Task objective: Copy every line that mentions the word "materials".

Dataset entries:

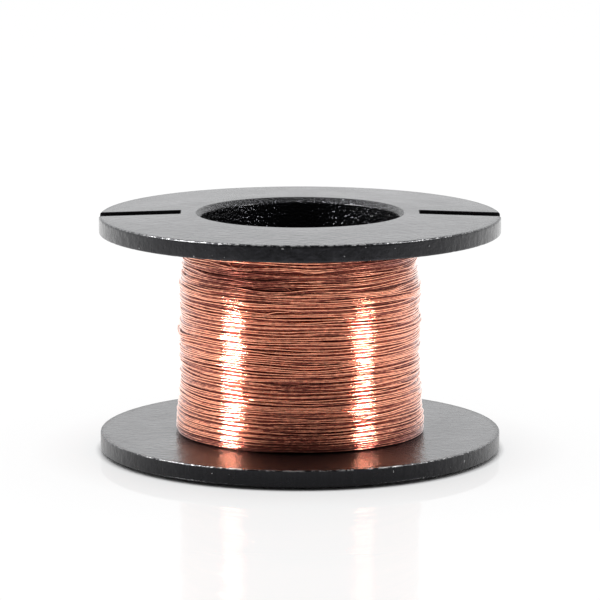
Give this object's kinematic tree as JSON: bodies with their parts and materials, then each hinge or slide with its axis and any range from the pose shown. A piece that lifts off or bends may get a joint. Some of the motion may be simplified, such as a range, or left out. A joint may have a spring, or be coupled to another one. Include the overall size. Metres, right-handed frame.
--
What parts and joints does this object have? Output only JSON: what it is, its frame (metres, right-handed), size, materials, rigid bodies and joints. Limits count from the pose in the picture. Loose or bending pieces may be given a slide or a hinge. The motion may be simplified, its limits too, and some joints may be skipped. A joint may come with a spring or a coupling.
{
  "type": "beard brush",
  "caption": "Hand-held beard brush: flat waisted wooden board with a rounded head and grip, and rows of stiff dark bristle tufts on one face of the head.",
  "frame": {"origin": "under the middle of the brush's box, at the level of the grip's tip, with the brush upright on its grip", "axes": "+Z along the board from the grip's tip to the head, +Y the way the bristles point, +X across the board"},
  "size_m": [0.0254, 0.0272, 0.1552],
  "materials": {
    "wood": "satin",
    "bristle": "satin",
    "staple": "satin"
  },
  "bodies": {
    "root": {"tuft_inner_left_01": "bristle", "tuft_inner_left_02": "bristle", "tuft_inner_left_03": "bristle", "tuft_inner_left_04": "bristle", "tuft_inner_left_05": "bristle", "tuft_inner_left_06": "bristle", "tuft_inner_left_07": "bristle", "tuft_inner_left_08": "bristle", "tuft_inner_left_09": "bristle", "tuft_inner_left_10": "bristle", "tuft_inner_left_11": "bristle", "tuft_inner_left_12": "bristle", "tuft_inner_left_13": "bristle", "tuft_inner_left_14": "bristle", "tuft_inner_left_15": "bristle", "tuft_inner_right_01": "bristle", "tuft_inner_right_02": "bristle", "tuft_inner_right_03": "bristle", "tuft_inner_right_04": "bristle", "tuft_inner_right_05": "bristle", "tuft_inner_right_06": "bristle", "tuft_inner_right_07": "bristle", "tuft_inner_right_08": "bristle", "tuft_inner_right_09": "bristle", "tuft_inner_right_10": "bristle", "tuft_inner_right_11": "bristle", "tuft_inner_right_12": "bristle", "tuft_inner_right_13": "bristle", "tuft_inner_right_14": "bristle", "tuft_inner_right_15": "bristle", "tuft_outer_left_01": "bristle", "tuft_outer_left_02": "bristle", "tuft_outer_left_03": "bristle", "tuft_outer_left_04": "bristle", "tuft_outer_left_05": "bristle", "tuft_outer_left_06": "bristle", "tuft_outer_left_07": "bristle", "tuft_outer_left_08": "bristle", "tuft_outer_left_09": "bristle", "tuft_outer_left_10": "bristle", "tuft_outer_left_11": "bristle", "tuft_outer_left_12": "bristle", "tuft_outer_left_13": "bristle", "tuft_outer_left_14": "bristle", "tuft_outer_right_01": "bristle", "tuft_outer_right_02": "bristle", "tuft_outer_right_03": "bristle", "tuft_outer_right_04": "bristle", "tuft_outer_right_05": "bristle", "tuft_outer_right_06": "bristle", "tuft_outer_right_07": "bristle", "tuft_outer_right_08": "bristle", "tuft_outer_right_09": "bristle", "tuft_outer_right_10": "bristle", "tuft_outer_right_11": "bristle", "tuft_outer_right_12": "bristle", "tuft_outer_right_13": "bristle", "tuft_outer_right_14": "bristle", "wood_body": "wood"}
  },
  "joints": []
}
---
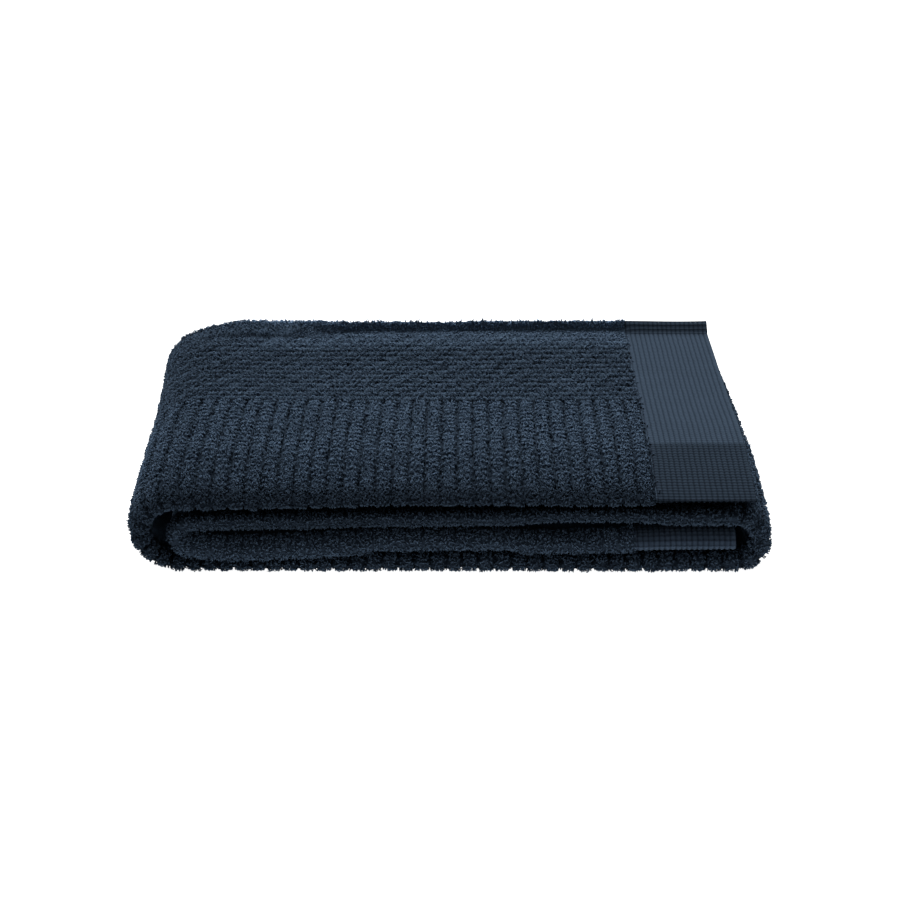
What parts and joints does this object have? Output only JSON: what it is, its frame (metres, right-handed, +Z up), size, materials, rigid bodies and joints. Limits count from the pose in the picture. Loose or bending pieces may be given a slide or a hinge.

Completed task:
Give this object's kinematic tree as JSON: bodies with their parts and materials, then each hinge or slide with its axis and any range from the pose shown. A piece that lifts off or bends may get a joint. Some of the motion may be simplified, such as a range, or left out. A joint may have a spring, or be coupled to another one. Include the overall size. Metres, right-handed frame.
What parts and joints does this object have? Output only JSON: what it is, its frame (metres, right-handed), size, materials, rigid bodies and joints. Limits count from the pose in the picture. Loose or bending pieces may be given a slide or a hinge. The motion may be simplified, its limits too, and some joints may be skipped. A joint may come with a spring or a coupling.
  "materials": {
What parts and joints does this object have? Output only JSON: what it is, its frame (metres, right-handed, +Z up), size, materials, rigid bodies and joints. Limits count from the pose in the picture. Loose or bending pieces may be given a slide or a hinge.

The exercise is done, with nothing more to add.